Embora os destroços tragam novas informações sobre a navegação histórica na Amazônia, ainda não foi possível identificar precisamente qual é a embarcação naufragada. O historiador Caio Giulliano Paião, doutor em história social, destaca que uma pesquisa detalhada precisa ser feita para determinar com precisão o nome e o contexto do navio, cruzando dados com obras históricas sobre a região.

Apesar disso, Paião adianta que, pelas características dos restos da embarcação, trata-se provavelmente de uma "chata", navio de construção norte-americana usado para navegação em águas rasas ou em locais com obstáculos como troncos e pedras. Ele menciona possíveis naufrágios que se encaixam nas características, como os vapores Içá (1881-1893), Canutama (construído em 1900) e a lancha Hilda.

Patrimônio cultural em questão

A superintendente do Instituto do Patrimônio Histórico e Artístico Nacional (Iphan) no Amazonas, Beatriz Calheiros, também comentou sobre o aparecimento dos destroços, mas ressaltou que ainda não há informações técnicas que permitam afirmar se o navio faz parte do patrimônio cultural. Ela destacou que, para uma embarcação ser oficialmente reconhecida como patrimônio, há a necessidade de procedimentos formais, algo que ainda não foi feito.

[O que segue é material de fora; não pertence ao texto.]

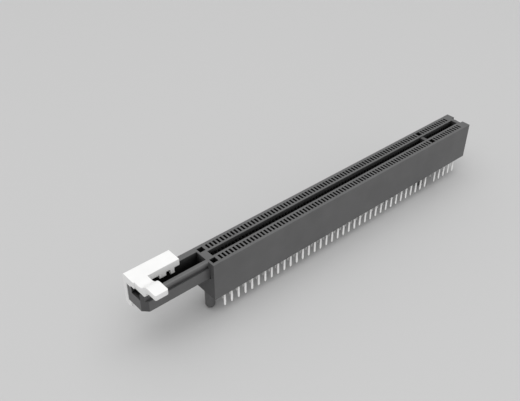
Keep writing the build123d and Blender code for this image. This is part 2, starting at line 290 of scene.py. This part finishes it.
def contact_row_tree():
    """Geometry nodes: a bent path becomes one strip, and the strip is repeated in two banks."""
    group = bpy.data.node_groups.new("contact_row", "GeometryNodeTree")
    group.is_modifier = True
    face = group.interface
    face.new_socket("Path", in_out="INPUT", socket_type="NodeSocketGeometry")
    for title, kind in (("Width", "NodeSocketFloat"), ("Thickness", "NodeSocketFloat"),
                        ("Bend Radius", "NodeSocketFloat"), ("Point Length", "NodeSocketFloat"),
                        ("Step", "NodeSocketFloat"), ("Short Count", "NodeSocketInt"),
                        ("Short Start", "NodeSocketFloat"), ("Long Count", "NodeSocketInt"),
                        ("Long Start", "NodeSocketFloat"), ("Tail Tip", "NodeSocketFloat"),
                        ("Finish", "NodeSocketMaterial")):
        face.new_socket(title, in_out="INPUT", socket_type=kind)
    face.new_socket("Row", in_out="OUTPUT", socket_type="NodeSocketGeometry")
    tree, link = group.nodes, group.links.new
    given = tree.new("NodeGroupInput")
    result = tree.new("NodeGroupOutput")

    path = tree.new("GeometryNodeMeshToCurve")
    link(given.outputs["Path"], path.inputs["Mesh"])
    bends = tree.new("GeometryNodeFilletCurve")
    bends.mode = "POLY"
    bends.inputs["Count"].default_value = 1
    bends.inputs["Limit Radius"].default_value = True
    link(path.outputs["Curve"], bends.inputs["Curve"])
    link(given.outputs["Bend Radius"], bends.inputs["Radius"])
    section = tree.new("GeometryNodeCurvePrimitiveQuadrilateral")
    link(given.outputs["Width"], section.inputs["Width"])
    link(given.outputs["Thickness"], section.inputs["Height"])
    strip = tree.new("GeometryNodeCurveToMesh")
    strip.inputs["Fill Caps"].default_value = True
    link(bends.outputs["Curve"], strip.inputs["Curve"])
    link(section.outputs["Curve"], strip.inputs["Profile Curve"])

    spot = tree.new("GeometryNodeInputPosition")
    apart = tree.new("ShaderNodeSeparateXYZ")
    link(spot.outputs["Position"], apart.inputs["Vector"])
    above_tip = tree.new("ShaderNodeMath")
    above_tip.operation = "SUBTRACT"
    link(apart.outputs["Z"], above_tip.inputs[0])
    link(given.outputs["Tail Tip"], above_tip.inputs[1])
    taper = tree.new("ShaderNodeMapRange")
    taper.inputs["To Min"].default_value = tip_share
    link(above_tip.outputs["Value"], taper.inputs["Value"])
    link(given.outputs["Point Length"], taper.inputs["From Max"])
    less = tree.new("ShaderNodeMath")
    less.operation = "SUBTRACT"
    less.inputs[1].default_value = 1
    link(taper.outputs["Result"], less.inputs[0])
    across = tree.new("ShaderNodeMath")
    across.operation = "MULTIPLY"
    link(apart.outputs["X"], across.inputs[0])
    link(less.outputs["Value"], across.inputs[1])
    shift = tree.new("ShaderNodeCombineXYZ")
    link(across.outputs["Value"], shift.inputs["X"])
    shaped = tree.new("GeometryNodeSetPosition")
    link(strip.outputs["Mesh"], shaped.inputs["Geometry"])
    link(shift.outputs["Vector"], shaped.inputs["Offset"])

    both = tree.new("GeometryNodeJoinGeometry")
    back = tree.new("ShaderNodeMath")
    back.operation = "MULTIPLY"
    back.inputs[1].default_value = -1
    link(given.outputs["Step"], back.inputs[0])
    stride = tree.new("ShaderNodeCombineXYZ")
    link(back.outputs["Value"], stride.inputs["X"])
    for bank in ("Short", "Long"):
        first = tree.new("ShaderNodeCombineXYZ")
        link(given.outputs[f"{bank} Start"], first.inputs["X"])
        line = tree.new("GeometryNodeMeshLine")
        link(given.outputs[f"{bank} Count"], line.inputs["Count"])
        link(first.outputs["Vector"], line.inputs["Start Location"])
        link(stride.outputs["Vector"], line.inputs["Offset"])
        link(line.outputs["Mesh"], both.inputs["Geometry"])
    copies = tree.new("GeometryNodeInstanceOnPoints")
    link(both.outputs["Geometry"], copies.inputs["Points"])
    link(shaped.outputs["Geometry"], copies.inputs["Instance"])
    real = tree.new("GeometryNodeRealizeInstances")
    link(copies.outputs["Instances"], real.inputs["Geometry"])
    coat = tree.new("GeometryNodeSetMaterial")
    link(real.outputs["Geometry"], coat.inputs["Geometry"])
    link(given.outputs["Finish"], coat.inputs["Material"])
    link(coat.outputs["Geometry"], result.inputs["Row"])
    return group


def plain_mesh(piece):
    """The modifiers' result as a plain mesh, with the modifiers taken off."""
    view = bpy.context.evaluated_depsgraph_get()
    made = bpy.data.meshes.new_from_object(piece.evaluated_get(view), depsgraph=view)
    piece.modifiers.clear()
    piece.data = made


def set_inputs(modifier, values):
    """Sets a geometry nodes modifier's inputs by their names."""
    for item in modifier.node_group.interface.items_tree:
        if item.item_type == "SOCKET" and item.in_out == "INPUT" and item.name in values:
            modifier[item.identifier] = values[item.name]


row_tree = contact_row_tree()
for side, toward in (("rear", 1), ("front", -1)):
    for row, facts in rows.items():
        name = f"{side}_{row}_contact_row"
        path = [(facts["tail_y"], tail_tip), (facts["tail_y"], tail_tip + tail_point),
                (facts["tail_y"], tail_exit - facts["bend"]), (leg_y, tail_exit), (leg_y, leg_top),
                touch_point, lead_in, spring_tip]
        outline = bpy.data.meshes.new(name)
        outline.from_pydata([(0, toward * y, z) for y, z in path],
                            [(k, k + 1) for k in range(len(path) - 1)], [])
        piece = bpy.data.objects.new(name, outline)
        bpy.context.scene.collection.objects.link(piece)
        maker = piece.modifiers.new("row", "NODES")
        maker.node_group = row_tree
        set_inputs(maker, {
            "Width": strip_width, "Thickness": strip_thickness, "Bend Radius": bend_radius,
            "Point Length": tail_point, "Step": row_step, "Short Count": facts["short"][0],
            "Short Start": facts["short"][1], "Long Count": facts["long"][0], "Long Start": facts["long"][1],
            "Tail Tip": tail_tip, "Finish": tin})
        plain_mesh(piece)
        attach(piece, "root")
        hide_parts(*[f"{side}_{row}_contacts_{bank}" for bank in range(1, 6)])


# Floor, light and camera
# A pale matt floor under the pegs, a bright even sky and one large soft lamp from above, as in a plain
# product studio. The camera stands at the photograph's place and looks down on the smooth front.
floor_half = 1.5
floor_drop = 0.05 * mm
floor_tone = (0.56, 0.56, 0.56, 1)
floor_mesh = bpy.data.meshes.new("floor")
floor_z = cad_low.z - floor_drop
floor_corners = [(-floor_half, -floor_half, floor_z), (floor_half, -floor_half, floor_z),
                 (floor_half, floor_half, floor_z), (-floor_half, floor_half, floor_z)]
floor_mesh.from_pydata(floor_corners, [], [(0, 1, 2, 3)])
floor = bpy.data.objects.new("floor", floor_mesh)
bpy.context.scene.collection.objects.link(floor)
floor_paint = bpy.data.materials.new("floor_paint")
floor_paint.use_nodes = True
floor_shader = floor_paint.node_tree.nodes["Principled BSDF"]
floor_shader.inputs["Base Color"].default_value = floor_tone
floor_shader.inputs["Roughness"].default_value = 0.55
floor_mesh.materials.append(floor_paint)

sky = bpy.data.worlds.new("sky")
sky.use_nodes = True
sky.node_tree.nodes["Background"].inputs["Color"].default_value = (1, 1, 1, 1)
sky.node_tree.nodes["Background"].inputs["Strength"].default_value = 0.58
bpy.context.scene.world = sky

lamp_place = Vector((-0.12, -0.12, 1.00))
lamp_aim = Vector((-0.038, 0, 0.005))
lamp_data = bpy.data.lights.new("soft_lamp", "AREA")
lamp_data.shape = "RECTANGLE"
lamp_data.size = 1.6
lamp_data.size_y = 1.4
lamp_data.energy = 8.6
lamp = bpy.data.objects.new("soft_lamp", lamp_data)
lamp.location = lamp_place
lamp.rotation_mode = "QUATERNION"
lamp.rotation_quaternion = (lamp_aim - lamp_place).to_track_quat("-Z", "Y")
bpy.context.scene.collection.objects.link(lamp)

photo_width = 520
focal_pixels = 735.727
camera_azimuth = math.radians(-40.781)
camera_elevation = math.radians(36.590)
camera_place = Vector((-143.199 * mm, -98.408 * mm, 115.015 * mm))
camera_data = bpy.data.cameras.new("camera")
camera_data.sensor_width = 36
camera_data.lens = focal_pixels / photo_width * camera_data.sensor_width
camera_data.clip_start = 0.01
camera = bpy.data.objects.new("camera", camera_data)
bpy.context.scene.collection.objects.link(camera)
toward_camera = Vector((math.sin(camera_azimuth) * math.cos(camera_elevation),
                        -math.cos(camera_azimuth) * math.cos(camera_elevation), math.sin(camera_elevation)))
rightward = Vector((0, 0, 1)).cross(toward_camera).normalized()
upward = toward_camera.cross(rightward)
camera_turn = Matrix((rightward, upward, toward_camera)).transposed().to_4x4()
camera.matrix_world = Matrix.Translation(camera_place) @ camera_turn
bpy.context.scene.camera = camera
bpy.context.scene.view_settings.view_transform = "Standard"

Enquanto isso, os moradores da região, intrigados pela descoberta, têm vasculhado os destroços. A ausência de reconhecimento oficial não diminui o valor que os habitantes locais atribuem à descoberta, especialmente em um ano de extrema seca que revela não apenas o navio, mas também outras estruturas históricas.

Seca revela outros tesouros históricos no Amazonas

A seca atual não revelou apenas este navio. Em setembro, as ruínas do Forte São Francisco Xavier de Tabatinga, construído no século XVIII, foram expostas devido à descida do Rio Solimões. Esse forte, que foi essencial para a defesa da região durante a disputa entre Portugal e Espanha, ficou visível pela primeira vez em décadas. Além disso, canhões portugueses, usados para proteger o forte, também foram avistados quando o nível do Rio Solimões caiu para 49 centímetros, na região de Manicoré.

Essas revelações arqueológicas não apenas aumentam o conhecimento histórico sobre a região amazônica, mas também refletem a gravidade da seca. Segundo a Defesa Civil, o Amazonas enfrenta a maior seca dos últimos 42 anos, com 62 municípios do estado em situação de emergência.

Impactos da seca histórica no Amazonas

A seca severa que atinge o Amazonas em 2024 não trouxe apenas descobertas arqueológicas, mas também sérios problemas sociais e ambientais. Mais de 800 mil pessoas foram impactadas, e cidades enfrentam níveis críticos nos principais rios que cortam o estado. Em Tabatinga, o Rio Solimões registra -1,65 metros, com uma descida média de 5 centímetros por dia no último mês. Em Parintins, o Rio Amazonas está em -2,05 metros, e a cidade de Itacoatiara enfrenta dificuldades logísticas, com o rio marcando apenas 0,3 centímetros.

Esses números mostram a gravidade da situação e os desafios enfrentados pelas comunidades locais, que dependem dos rios para transporte, abastecimento de água e outras atividades essenciais. A seca também aumenta o risco de queimadas, com o Amazonas registrando mais de 22 mil focos de incêndio este ano, a grande maioria ocorrendo entre julho e setembro.

A severidade das condições climáticas no Amazonas expõe não apenas a vulnerabilidade da região, mas também suas camadas históricas que, literalmente, emergem das águas durante eventos extremos como este.